私は、「CMSの導入の依頼が可能」「各ステップごとの顧客とのコミュニケーション」「公開後も続く手厚いサポート」といった理由等を見ると、「逆にそうじゃないホームページ制作会社ってあるの?!」と聞いてみたくなります。

よく読めば根拠に乏しいものでも記事の体裁がある程度しっかりしていれば「それなりに調査して書かれたものなのかなぁ」と思ってしまうので、注意が必要です。

理由 2. 実体験にもとづいてないから

理由の 2 つめは「実体験にもとづいていないから」です。

ふつう、人が人に商品やサービスのおすすめをする場合は、実際に自分自身で利用してよかったものをおすすめするものですが、「おすすめホームページ制作会社」まとめ記事の多くはそうではありません。 おすすめも何も、その会社に発注をしたことが無い人が書いている記事も多く見られます。

私が特に誤解を招きやすいと感じるのは、発注者と制作会社との間に立ち「仲介」や「相見積もり」のサービスを行う会社が書く記事です。 それらの仲介会社は「掲載料」「紹介料」等の形で制作会社からお金をもらう関係にありますが、その関係が「おすすめ制作会社」の一覧に無関係とはかぎりません。

直接「広告料」としてお金が支払われている場合はもちろんですが、名目上は「掲載料」「紹介料」で支払われていてもそれで掲載の有無や紹介の仕方が変わったり制作会社による原稿チェックが入ったりするようであればそれは事実上広告であり問題です。

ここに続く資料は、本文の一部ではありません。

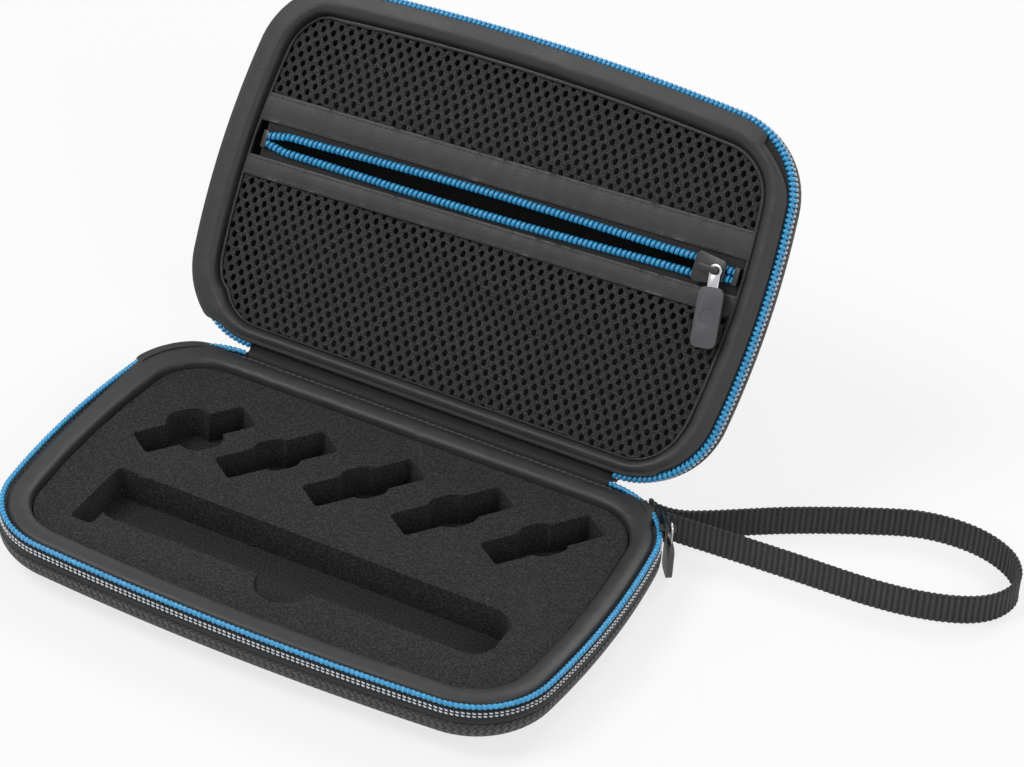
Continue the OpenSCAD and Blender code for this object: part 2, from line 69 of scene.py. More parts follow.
def camera_matrix():
    turn, rise, roll = (math.radians(a) for a in (VIEW_TURN, VIEW_RISE, VIEW_ROLL))
    back = Vector((math.sin(turn) * math.cos(rise), -math.cos(turn) * math.cos(rise), math.sin(rise)))
    right = (-back).cross(Vector((0, 0, 1))).normalized()
    up = right.cross(-back)
    rolled_right = math.cos(roll) * right + math.sin(roll) * up
    rolled_up = -math.sin(roll) * right + math.cos(roll) * up
    place = (VIEW_TARGET + back * VIEW_DISTANCE) * MM
    axes = Matrix((rolled_right, rolled_up, back)).transposed().to_4x4()
    return Matrix.Translation(place) @ axes


lens = bpy.data.cameras.new("photo_camera")
lens.sensor_width = 36
lens.lens = FOCAL_PIXELS * lens.sensor_width / PHOTO_WIDTH
camera = bpy.data.objects.new("photo_camera", lens)
camera.matrix_world = camera_matrix()
bpy.context.scene.collection.objects.link(camera)
bpy.context.scene.camera = camera
print("lens", round(lens.lens, 1), "mm")

# %% [markdown]
# Both halves share one outline: a bowed front, bowed short sides, round corners and a straight back for
# the fold. A station is a place on it: x, y, the outward direction in degrees, and how near the fold it
# is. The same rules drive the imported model, so every sweep made here lands on its node.

# %% Outline of a half
CASE_LEN = 220
CASE_DEP = 140
CORNER_R = 31
FRONT_BOW = 3
SIDE_BOW = 2.2


def bow_radius(half_chord, bow):
    return (half_chord**2 + bow**2) / (2 * bow)


FRONT_R = bow_radius(CASE_LEN / 2 - CORNER_R, FRONT_BOW)
SIDE_R = bow_radius(CASE_DEP / 2 - CORNER_R, SIDE_BOW)
FRONT_CY = FRONT_R - CASE_DEP / 2
SIDE_CX = CASE_LEN / 2 - SIDE_R
BACK_Y = CASE_DEP / 2 - CORNER_R
BACK_X = math.sqrt((SIDE_R - CORNER_R) ** 2 - BACK_Y**2) + SIDE_CX


def circles_meet(p, p_radius, q, q_radius):
    between = Vector(q) - Vector(p)
    gap = between.length
    along = (gap**2 + p_radius**2 - q_radius**2) / (2 * gap)
    aside = math.sqrt(p_radius**2 - along**2)
    unit = between / gap
    return Vector(p) + along * unit + aside * Vector((unit.y, -unit.x))


FRONT_C = circles_meet((SIDE_CX, 0), SIDE_R - CORNER_R, (0, FRONT_CY), FRONT_R - CORNER_R)
FRONT_A = math.degrees(math.asin(FRONT_C.x / (FRONT_R - CORNER_R)))
SIDE_FRONT_A = math.degrees(math.asin(-FRONT_C.y / (SIDE_R - CORNER_R)))
SIDE_BACK_A = math.degrees(math.asin(BACK_Y / (SIDE_R - CORNER_R)))
SIDES = [
    ((0, FRONT_CY), FRONT_R, -90 - FRONT_A, -90 + FRONT_A),
    (tuple(FRONT_C), CORNER_R, -90 + FRONT_A, -SIDE_FRONT_A),
    ((SIDE_CX, 0), SIDE_R, -SIDE_FRONT_A, SIDE_BACK_A),
    ((BACK_X, BACK_Y), CORNER_R, SIDE_BACK_A, 90),
    None,
    ((-BACK_X, BACK_Y), CORNER_R, 90, 180 - SIDE_BACK_A),
    ((-SIDE_CX, 0), SIDE_R, 180 - SIDE_BACK_A, 180 + SIDE_FRONT_A),
    ((-FRONT_C.x, FRONT_C.y), CORNER_R, 180 + SIDE_FRONT_A, 270 - FRONT_A),
]
BACK_SIDE = 4
ZIP_SIDES = [5, 6, 7, 0, 1, 2, 3]


def ease(t):
    return t * t * (3 - 2 * t)


def station(side, t):
    if side == BACK_SIDE:
        return (BACK_X * (1 - 2 * t), CASE_DEP / 2, 90, 1)
    (cx, cy), radius, start, end = SIDES[side]
    angle = start + (end - start) * t
    near = {3: ease(t), 5: 1 - ease(t)}.get(side, 0)
    turned = math.radians(angle)
    return (cx + radius * math.cos(turned), cy + radius * math.sin(turned), angle, near)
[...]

そのような記事がすべて怪しいと言うわけではありませんが、そのようなおすすめ記事は本来の意味の「おすすめ」ではなくステマ的なものだということを受け手側は認識しておくべきです。

理由 3. 本心からのおすすめではないから

理由の 3 つめは「本心からのおすすめではないから」です。

これを言うと身も蓋も無い感じですが、多くの記事の書き手は「おすすめ」と紹介する制作会社のことを本当におすすめだとは思っていません。 実際には制作会社との利害関係であったり SEO 的な目的のためだけに記事を書いている場合が多いと思います。 もしかしたら、外部のライターに依頼して書かれた記事も中にはあるかもしれません。

私が「書き手は本心からおすすめだと思っていない」と考える理由の大きなひとつは、本当におすすめの制作会社であればとても 10 社近くもあげられないからです。 これは実際にウェブ制作会社と取引をしたことがある方ならおそらく 9 割以上の方が共感されることと思います。

「人におすすめしたくなるほどの制作会社」との関係は通常長続きします。 ウェブサイトのリニューアル頻度が一般に 3 〜 7 年であることから考えても、発注者と制作会社の取り引きは関係が良好なかぎり短くても 2 〜 3 年、長ければ 10 年以上になるのが自然です。

人におすすめしたくなるほどの会社であればプロジェクトがひとつ終わったら「次もお願いしますね」となるのがふつうで、そうすると関係が長期化し、結果として、人におすすめできる制作会社は長年発注者をやっている人でもたかだか数社、になるはずです。 それを 10 社近くもほいほいと「おすすめです」とあげられるのは不自然です。

中には広告代理店やコンサルタントの立場で本当に何十社・何百社もの制作会社と取り引きをしてきて、その中から厳選したおすすめの会社を 10 社近くあげられる人もあるかもしれません。 しかし、逆にそれだけ数をこなしている人の場合は「それだけこなしたら、各制作会社のこと本当に理解できていますか?」「たまたまあたった担当者の評価とその会社の評価、区別できてますか?」という疑問が湧いてます。

という 3 つが、私が「おすすめのホームページ制作会社」のまとめ記事を鵜呑みにすべきではないと考える理由です。

ただし、これらのまとめ記事には有益な情報がまったく無いのかというと必ずしもそうではありません。 たとえば、制作会社をほとんど知らない方や制作会社への発注をしたことがない方がこれらの記事を読むと、短時間で多くの制作会社の存在を知れるメリットがあります。 自力でひとつずつピックアップしていたら出会えなかった優れた制作会社を知れる場合もあると思います。 つまり、単純に「発注先の候補を集める」「制作会社を評価するための目を養う」という目的で参考にするのであれば役立ちます。

逆に、上にあげた理由のどれひとつとしてあてはまらない「おすすめホームページ制作会社」の記事がもし見つかったら、それは非常に参考になると思います。 具体的には次の条件をいずれも満たすような記事です。

  1. 明確でかつ納得のいく根拠が示されている
  2. 書き手自身の実体験にもとづいている
  3. 書き手の本心からのおすすめである
  4. 紹介する制作会社は多くて 4 〜 5 社ほど

私自身は見ていませんが、そのような記事も中にはあると思います。 制作会社選びのご参考になれば幸いです。